The other school of thought advocates, “best of breed” solutions – saying that the product companies have worked with Global league players and with domain consultants and all these learnings have been incorporated in the packages. The packages can enable business transformation and help clients realize value by adapting the processes that the application provides and these are “best of breed” processes. These are in line with what the industry players are doing and what the latest trends in businesses and operations are. With these packages the clients can actually reap value because there are lots of learnings which have been incorporated into the products. There is lesser risk in these implementations as the processes already built into the application would be applied as a template in the organization.Well, both are right!
But then I have full right to have my opinion.
I go with the first school of thought as I think to any corporate, it’s the people, who are working with them, are the real assets. While the prime directive of any business is to make profit, it’s the “people oriented” companies that have had success in the long run. And when we turn that thinking on the “technology led transformations”, I would actually extend the phrase and call it “technology led transformation for the benefit of people”. Ultimately whatever package we use, we need to ensure that people are going to use it on day to day basis and the under experience has to be such that they themselves find value in using the product. With attrition and movement of people, retraining people on complex packages with complex transaction scenarios is a big task needing lot of investment in terms of time and money; needless to say the loss of business in the intervening period.

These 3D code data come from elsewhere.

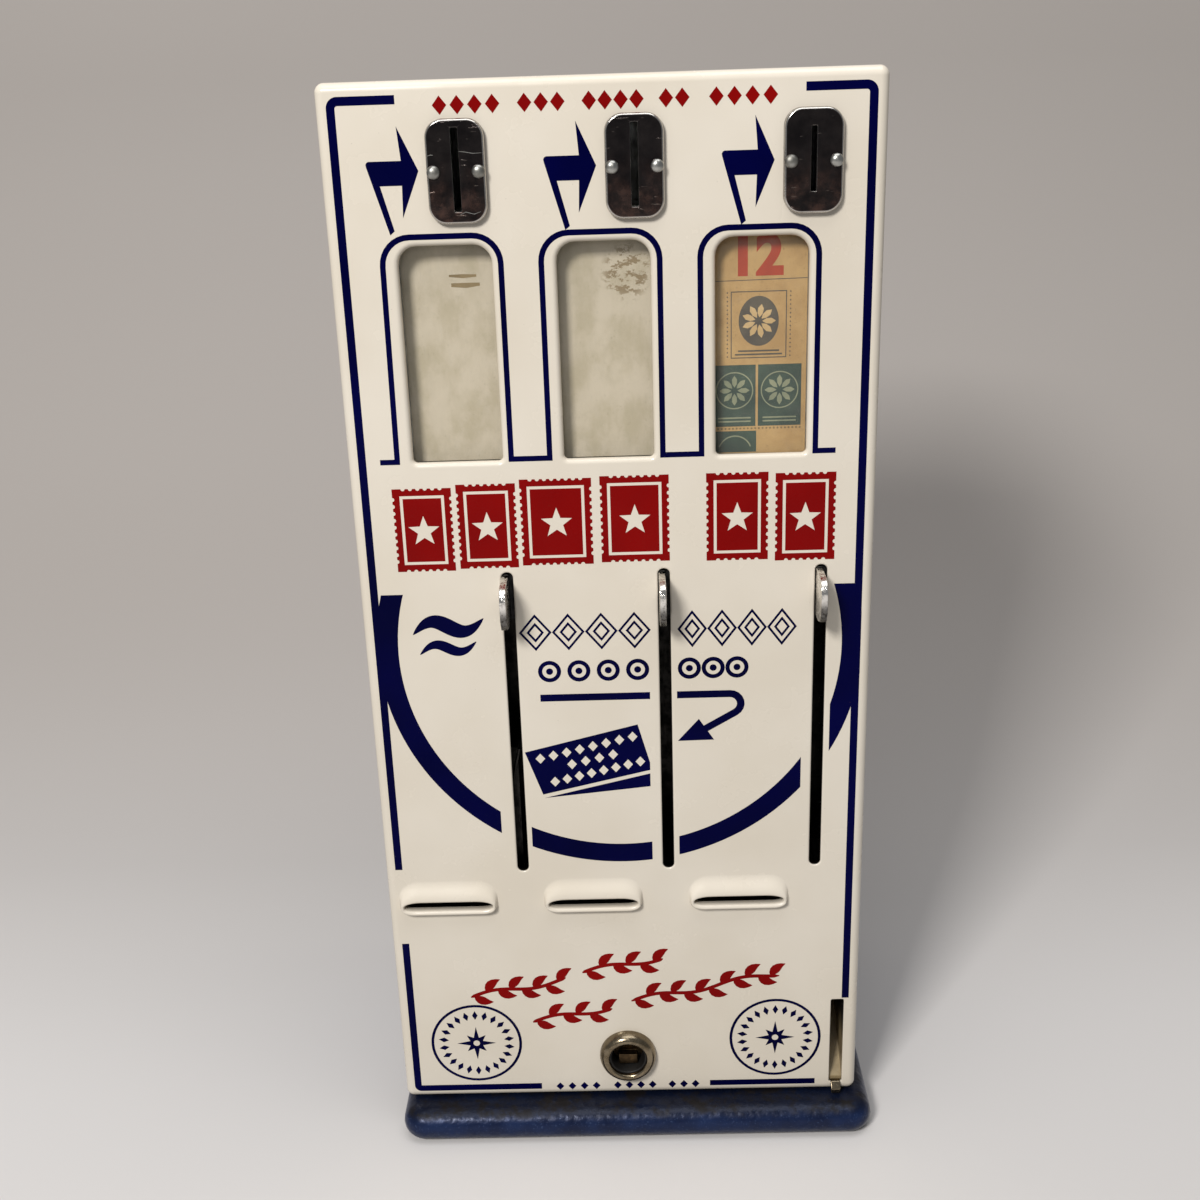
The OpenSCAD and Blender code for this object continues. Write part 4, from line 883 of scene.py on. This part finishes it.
# %% Small red lozenges along the top
marks = bmesh.new()
for x0, x1, count in ((-52.9, -31.0, 4), (-26.4, -11.0, 3), (-6.3, 13.3, 4), (17.4, 27.5, 2), (32.7, 55.0, 4)):
    for k in range(count):
        patch(marks, lozenge(x0 + (x1 - x0) * (k + 0.5) / count, 373.4, 2.25, 2.85))
print_piece("top_marks_print", marks, red)
print("seventeen lozenges in five groups")

# %% Outlined lozenges, rings with a dot and foot marks
rows = bmesh.new()
for x0, x1 in ((-34.4, 12.0), (21.2, 63.0)):
    step = (x1 - x0) / 4
    for k in range(4):
        x = x0 + step * (k + 0.5)
        ribbon(rows, lozenge(x, 197.6, step * 0.45, 6.3), 0.8, closed=True)
        ribbon(rows, lozenge(x, 197.6, step * 0.22, 3.1), 0.8, closed=True)
for x in (-24.2, -13.8, -3.4, 7.0, 25.3, 33.7, 42.1):
    ribbon(rows, arc(x, 182.7, 3.35, 0, 345, 23), 1.5, closed=True)
    patch(rows, arc(x, 182.7, 1.25, 0, 337.5, 15))
for x in (-27.6, -22.8, -18.0, -13.2, -4.8, -0.2, 4.4, 9.0, 16.8, 21.4, 26.0):
    patch(rows, lozenge(x, 4.3, 1.55, 1.75))
print_piece("navy_rows_print", rows, navy)
print("rows of lozenges and rings")

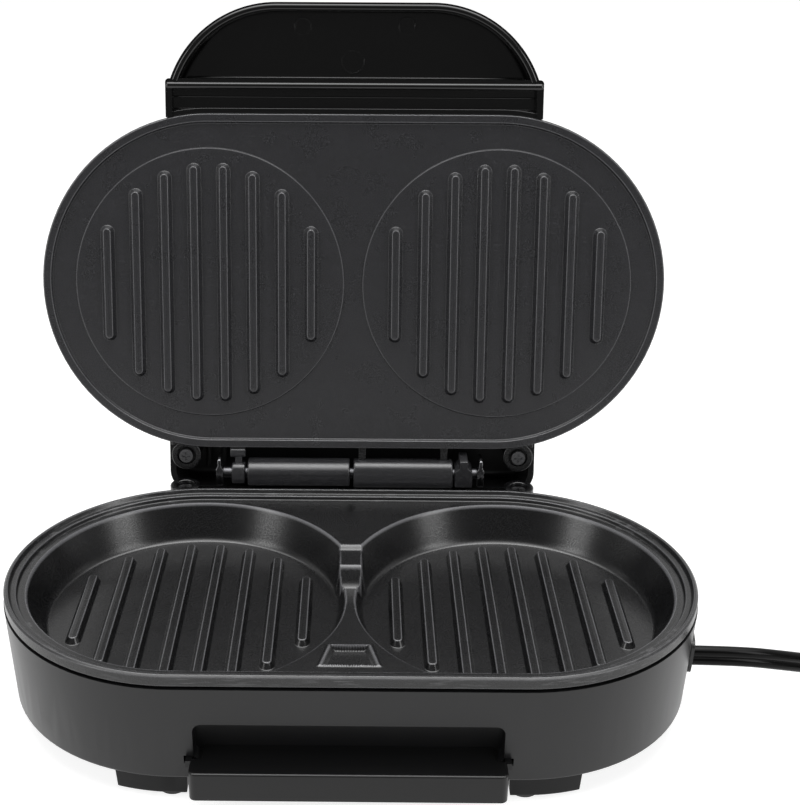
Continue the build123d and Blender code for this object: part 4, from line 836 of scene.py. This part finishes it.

The companies who are in business are very much doing their operations in a streamlined process, which may not be executed properly due to lack of tools that can enable this. Sometimes it actually makes sense to streamline the processes first and then go for an application that can tie these processes together into a single ERP/CRM system and this ERP/CRM system needs to have that flexibility to adopt the “best for business” processes for the organization. The customizations that are done to achieve this does affect the upgrade path, but then there are other questions around when to upgrade, why to upgrade and at what cost which need to be evaluated. Can we go with the option of making people change the way they do business to suit the application as we are concerned only about the future upgrade cost? Isn’t it more realistic to look at current needs as well – isn’t the business benefit required now? Long live - “technology led transformation for the benefit of people”.